The applicant did not submit a claim for non-pecuniary
damage. Having regard to the case-law and the well-established practice, the
Court finds that there are no grounds for awarding any sum on that account.
B. Costs and expenses
The applicant did not claim any costs and
expenses. Accordingly, the Court considers that there is no call to award any
sum on that account.
C. Default interest
The Court considers it appropriate that the
default interest rate should be based on the marginal lending rate of the
European Central Bank, to which should be added three percentage points.

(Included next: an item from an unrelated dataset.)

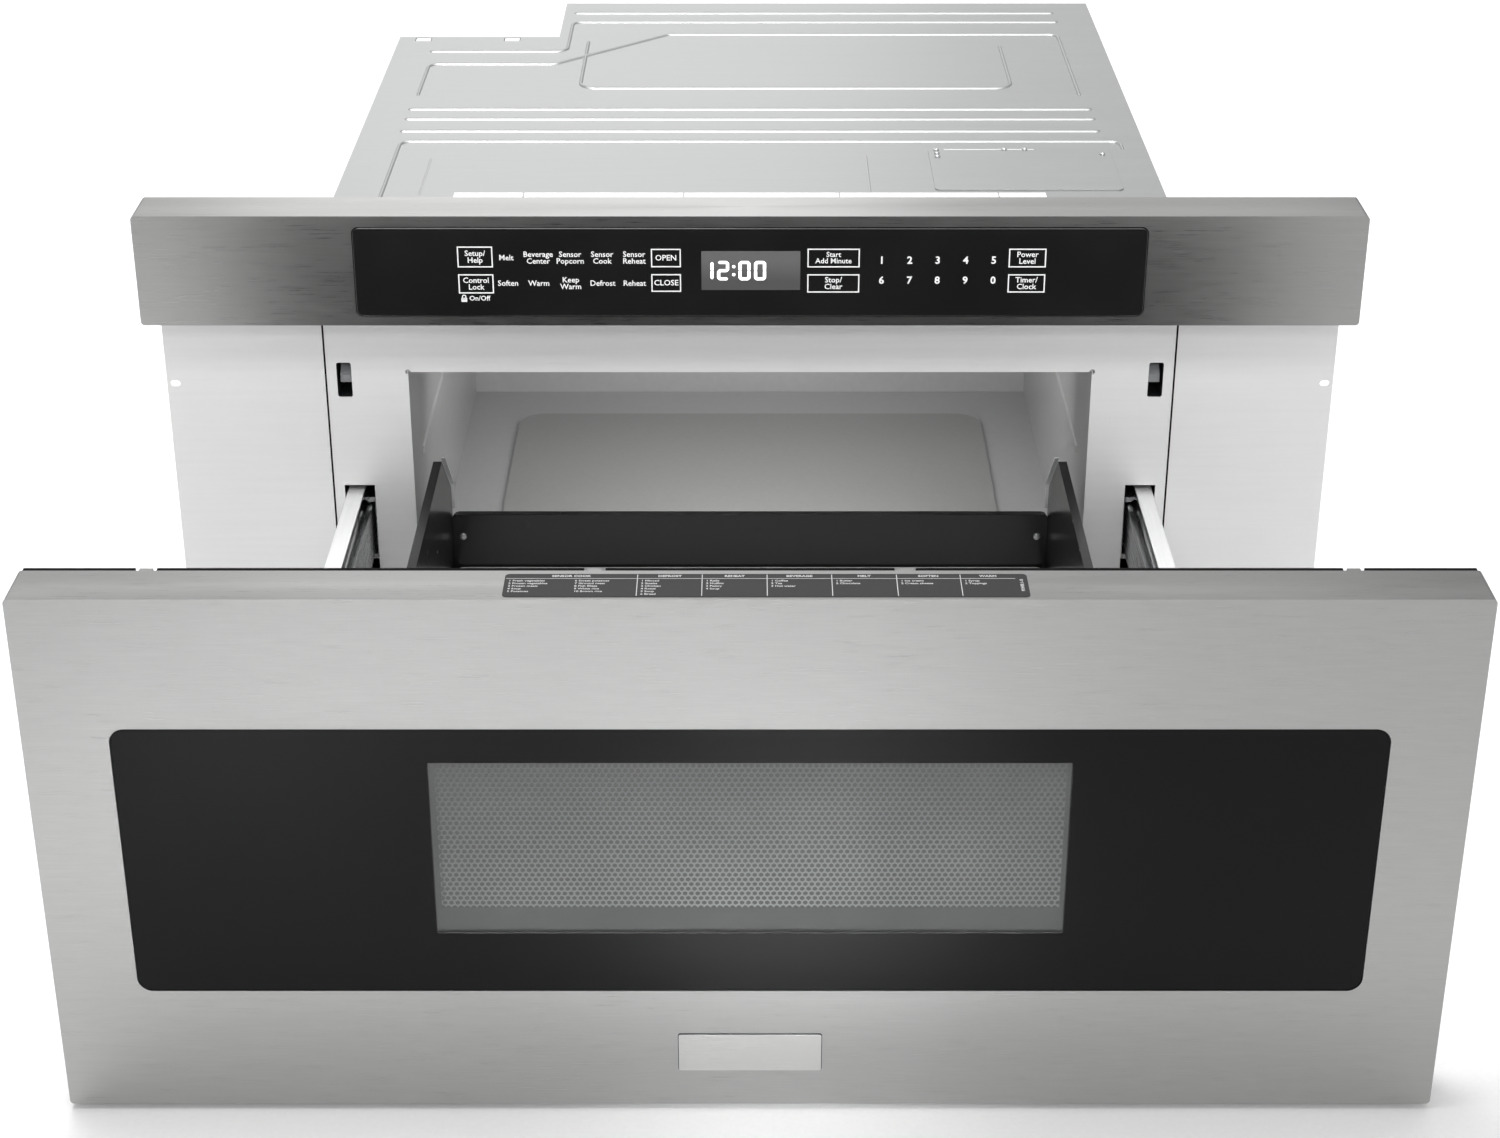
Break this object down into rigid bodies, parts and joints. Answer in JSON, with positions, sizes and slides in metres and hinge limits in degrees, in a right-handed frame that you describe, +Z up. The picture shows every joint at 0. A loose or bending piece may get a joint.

FOR THESE REASONS, THE COURT UNANIMOUSLY
1. Declares the first applicant’s complaint about
violation of his property rights by failure of the State to redeem 1982 State
premium bonds admissible and the remainder of the application inadmissible;
2. Holds that there has been a violation of
Article 1 of Protocol No. 1;
3. Holds
(a) that the respondent State is to pay the first applicant
Mr Aleksandr Ivanovich Fomin, within three months from the date on
which the judgment becomes final in accordance with
Article 44 § 2 of the Convention, EUR 1,200 (one thousand two
hundred euros) in respect of pecuniary damage, plus any tax that may be
chargeable, to be converted into the currency of the
respondent State at the rate applicable at the date of settlement:
(b) that from the expiry of the above-mentioned
three months until settlement, simple interest shall be payable on the above
amount at a rate equal to the marginal lending rate of the European Central
Bank during the default period plus three percentage points.
4. Dismisses the remainder of the applicant’s
claim for just satisfaction.
Done in English, and notified in writing on 26 February
2013, pursuant to Rule 77 §§ 2 and 3 of the Rules of Court.